[Start]

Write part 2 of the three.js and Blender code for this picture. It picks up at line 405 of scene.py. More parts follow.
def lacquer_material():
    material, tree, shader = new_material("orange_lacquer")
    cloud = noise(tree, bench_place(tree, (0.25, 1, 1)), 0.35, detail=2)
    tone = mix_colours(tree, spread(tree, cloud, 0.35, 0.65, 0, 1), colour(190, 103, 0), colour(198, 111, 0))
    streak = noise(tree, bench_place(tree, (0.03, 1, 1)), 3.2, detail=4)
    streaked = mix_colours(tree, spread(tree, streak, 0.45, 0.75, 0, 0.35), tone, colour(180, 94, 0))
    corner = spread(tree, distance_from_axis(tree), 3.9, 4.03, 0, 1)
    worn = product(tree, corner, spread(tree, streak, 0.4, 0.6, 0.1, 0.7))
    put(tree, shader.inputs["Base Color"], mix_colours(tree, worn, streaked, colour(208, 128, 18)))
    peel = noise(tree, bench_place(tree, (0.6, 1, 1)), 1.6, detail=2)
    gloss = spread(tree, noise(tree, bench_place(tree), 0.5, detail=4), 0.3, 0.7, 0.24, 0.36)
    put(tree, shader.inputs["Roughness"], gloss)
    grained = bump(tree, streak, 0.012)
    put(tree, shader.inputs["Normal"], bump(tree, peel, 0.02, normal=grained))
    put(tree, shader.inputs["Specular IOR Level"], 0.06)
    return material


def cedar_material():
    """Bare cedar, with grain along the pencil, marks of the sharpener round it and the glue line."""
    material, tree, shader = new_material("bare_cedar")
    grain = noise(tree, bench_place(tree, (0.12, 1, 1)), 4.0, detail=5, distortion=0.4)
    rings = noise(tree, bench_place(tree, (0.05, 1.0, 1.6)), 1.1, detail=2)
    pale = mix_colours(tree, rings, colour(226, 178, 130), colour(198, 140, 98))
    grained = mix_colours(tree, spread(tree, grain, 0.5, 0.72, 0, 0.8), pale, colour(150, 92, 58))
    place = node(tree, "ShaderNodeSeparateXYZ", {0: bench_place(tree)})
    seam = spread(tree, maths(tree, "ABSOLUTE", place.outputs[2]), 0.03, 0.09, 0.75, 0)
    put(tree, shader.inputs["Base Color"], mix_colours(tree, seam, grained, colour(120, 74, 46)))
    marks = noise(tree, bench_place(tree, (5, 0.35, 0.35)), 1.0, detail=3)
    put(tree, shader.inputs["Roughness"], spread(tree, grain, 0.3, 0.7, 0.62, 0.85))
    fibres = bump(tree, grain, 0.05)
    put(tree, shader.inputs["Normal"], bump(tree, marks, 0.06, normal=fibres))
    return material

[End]

Please reproduce every line of the material word for word.

Write part 2 of the three.js and Blender code for this picture. It picks up at line 405 of scene.py. More parts follow.
def lacquer_material():
    material, tree, shader = new_material("orange_lacquer")
    cloud = noise(tree, bench_place(tree, (0.25, 1, 1)), 0.35, detail=2)
    tone = mix_colours(tree, spread(tree, cloud, 0.35, 0.65, 0, 1), colour(190, 103, 0), colour(198, 111, 0))
    streak = noise(tree, bench_place(tree, (0.03, 1, 1)), 3.2, detail=4)
    streaked = mix_colours(tree, spread(tree, streak, 0.45, 0.75, 0, 0.35), tone, colour(180, 94, 0))
    corner = spread(tree, distance_from_axis(tree), 3.9, 4.03, 0, 1)
    worn = product(tree, corner, spread(tree, streak, 0.4, 0.6, 0.1, 0.7))
    put(tree, shader.inputs["Base Color"], mix_colours(tree, worn, streaked, colour(208, 128, 18)))
    peel = noise(tree, bench_place(tree, (0.6, 1, 1)), 1.6, detail=2)
    gloss = spread(tree, noise(tree, bench_place(tree), 0.5, detail=4), 0.3, 0.7, 0.24, 0.36)
    put(tree, shader.inputs["Roughness"], gloss)
    grained = bump(tree, streak, 0.012)
    put(tree, shader.inputs["Normal"], bump(tree, peel, 0.02, normal=grained))
    put(tree, shader.inputs["Specular IOR Level"], 0.06)
    return material


def cedar_material():
    """Bare cedar, with grain along the pencil, marks of the sharpener round it and the glue line."""
    material, tree, shader = new_material("bare_cedar")
    grain = noise(tree, bench_place(tree, (0.12, 1, 1)), 4.0, detail=5, distortion=0.4)
    rings = noise(tree, bench_place(tree, (0.05, 1.0, 1.6)), 1.1, detail=2)
    pale = mix_colours(tree, rings, colour(226, 178, 130), colour(198, 140, 98))
    grained = mix_colours(tree, spread(tree, grain, 0.5, 0.72, 0, 0.8), pale, colour(150, 92, 58))
    place = node(tree, "ShaderNodeSeparateXYZ", {0: bench_place(tree)})
    seam = spread(tree, maths(tree, "ABSOLUTE", place.outputs[2]), 0.03, 0.09, 0.75, 0)
    put(tree, shader.inputs["Base Color"], mix_colours(tree, seam, grained, colour(120, 74, 46)))
    marks = noise(tree, bench_place(tree, (5, 0.35, 0.35)), 1.0, detail=3)
    put(tree, shader.inputs["Roughness"], spread(tree, grain, 0.3, 0.7, 0.62, 0.85))
    fibres = bump(tree, grain, 0.05)
    put(tree, shader.inputs["Normal"], bump(tree, marks, 0.06, normal=fibres))
    return material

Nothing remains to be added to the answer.